Wow! It has been a while since I last posted here. I have been working on different projects and ideas during this time. I do not want to leave all you domestic robot fans out in the cold! Here is a nice one I found from the geniuses at Dr Robot from Canada. Dr Robot was founded back in 2001 by a group of Scientist and Engineers that previously designed robotic systems for different space agencies. Their goal is to make cost-effective and high performance robots for industrial, commercial and academia use. One such robot that I found interesting is HAWK. HAWK is wireless/networked/autonomous/humanoid/mobile robot. He may look ugly and crude but definitely functional and moving to the correct path of future domestic robots. If you are a robot geek, like I am, you will want to get your hands on this guy! Here is a list of what is available with HAWK:

  • Dual arms with 6 joints (DOF) + 2DOF gripper, reaching 60cm (2ft), with max lifting weight of 800g (optional 1kg)
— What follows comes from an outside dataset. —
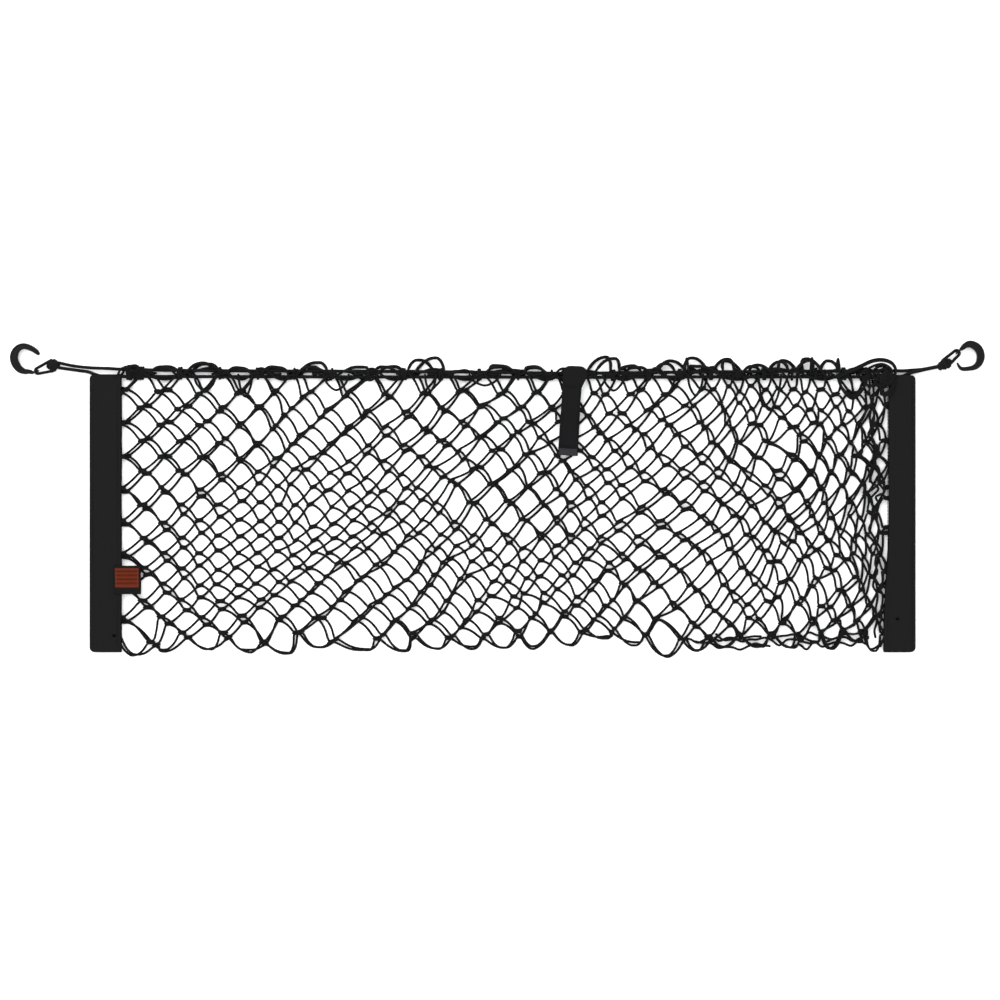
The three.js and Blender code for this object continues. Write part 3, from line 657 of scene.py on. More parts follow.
def hanging_thread(left, right, low, lift):
    """A slack thread that hangs from the cords between two places, down to a lowest y."""
    inset = (right - left) * 0.14
    shoulder = low + (HANGS_FROM[0] - low) * 0.42
    return loose_thread([
        [left, *HANGS_FROM],
        [left + inset, shoulder, lift],
        [(left + right) / 2, low, lift],
        [right - inset, shoulder, lift],
        [right, *HANGS_FROM],
    ], 2)


ON_BAND = 9.1  # lift of a thread that lies on a band
snarls = [
    wandering_loop((419, 122), (9, 13), ON_BAND, 4, 51),
    wandering_loop((402, 128), (9, 9), 6.4, 3, 52),
    wandering_loop((414, 134), (10, 7), ON_BAND, 3, 53),
    wandering_loop((-391, 140), (8, 5), 7.4, 3, 54),
    wandering_loop((414, 127), (8, 9), 7.8, 5, 56),
    wandering_loop((420, 130), (8, 8), 9.4, 4, 57),
]
BIG_ARC = [
    [366, 133, 7.4], [378, 138, 7.8], [391, 144, 8.2], [403, 149.5, 8.6], [414, 151.0, 9.0],
    [424, 148, 9.2], [429, 141, 9.2], [428, 135, 9.0], [424, 131, 8.6], [417, 129, 8.0],
]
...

  • 6DOF animated head with dual 640x480 color cameras
  • 3.5 inch color display on chest, playing video (.wmv), audio and displaying images
  • Overall height of 1.4m; Dimension: 43cm(L) x 38cm(W) x 140cm(H)
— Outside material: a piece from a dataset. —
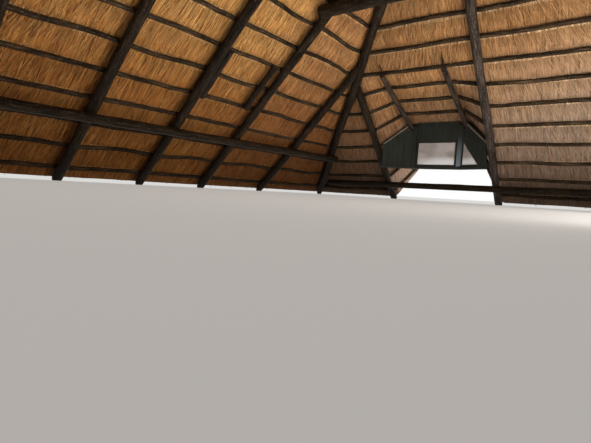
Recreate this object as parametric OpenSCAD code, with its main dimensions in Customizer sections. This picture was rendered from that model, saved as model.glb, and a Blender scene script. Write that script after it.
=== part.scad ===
// Thatched hip roof on a gum pole frame, with a low swept hood over the entrance.
// Origin: on the level that the rafter tails stand on, at the middle of the plan.
// X runs across the span, +Y runs along the ridge towards the hood, +Z is up.

/* [Roof shape] */
// Pitch of the four main slopes, in degrees
pitch = 45; // [40:0.5:50]
// Length of the ridge between the tops of the hips
ridge_len = 2710; // [2400:10:4200]
// Plan distance from the ridge to the cut ends of the rafters
tail_run = 3740; // [3650:5:3900]
// How far the straw hangs past the rafter ends, in plan
straw_hang = 130; // [80:5:180]
// Length of the level cut under each rafter tail
tail_seat = 57; // [40:1:70]

/* [Poles] */
// Diameter of the common, jack, king and hip rafters
rafter_d = 120; // [100:1:130]
// Diameter of the ridge pole
ridge_d = 110; // [90:1:130]
// Diameter of the collar beams
collar_d = 140; // [110:1:150]
// Height of the collar beams' centres
collar_z = 2280; // [2150:10:2500]
// Diameter of the short trimmer poles
trimmer_d = 90; // [70:1:100]
// Length of the short trimmer poles
trimmer_len = 730; // [500:10:900]
// Plan distance from the ridge to the trimmer poles' feet
trimmer_run = 2630; // [2550:5:2680]
// Distance between neighbouring common rafters
rafter_gap = 1120; // [1000:10:1250]
// Distance from the longer side jack to the shorter one
last_jack_gap = 1400; // [1250:10:1500]
// Number of common rafters on each side
commons = 2; // [2:1:3]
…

  • Navigation and localization providing collision-free point-to-point autonomous navigation
  • Vision-landmark base indoor localization (indoor GPS, position/orientation) sensor and the landmarks together provide precise position and direction information covering every inch of the floor
  • Auto-docking and recharging station
  • Fully wireless networked 802.11g
  • OS independent application development tools
  • Navigation sensors including 6 sonar and 10 IR range sensors
  • Max speed 0.5m/sec.
  • Comprehensive circuit protection
  • High resolution pan-tilt-zoom (10X) camera
  • Max payload of 10kg (optional 40kg) with body weight of 21kg
  • Tele-operation and remote monitoring
  • Extended operating time. 2 hour nominal operation time for each recharging
  • Upgrade options: Laser Scanner; Power and battery systems for 4, 8 hours operation time are available























If that list of goodies still does not convince you then take a look at some of these videos:





You may ask: "Hey Nikolai, we have seen similar robots like this one (Reem-B, ARMAR, MDS, ASIMO, etc.). What is so special about HAWK?" Come on! You don't see it? All other similar domestic humanoid robots are not reachable to the general public but HAWK is! Don't get me wrong, the other robots are great but our chances to see them in our house this year are slim. HAWK can provide the platform for you to improve on him or have him help you with your robotic projects. HAWK may prove too much for some of us but the nice thing is that Dr Robot has other smaller robotic platforms that may suit your needs and budget. Let me know if any of you get this guy; if so send me a picture! Enjoy.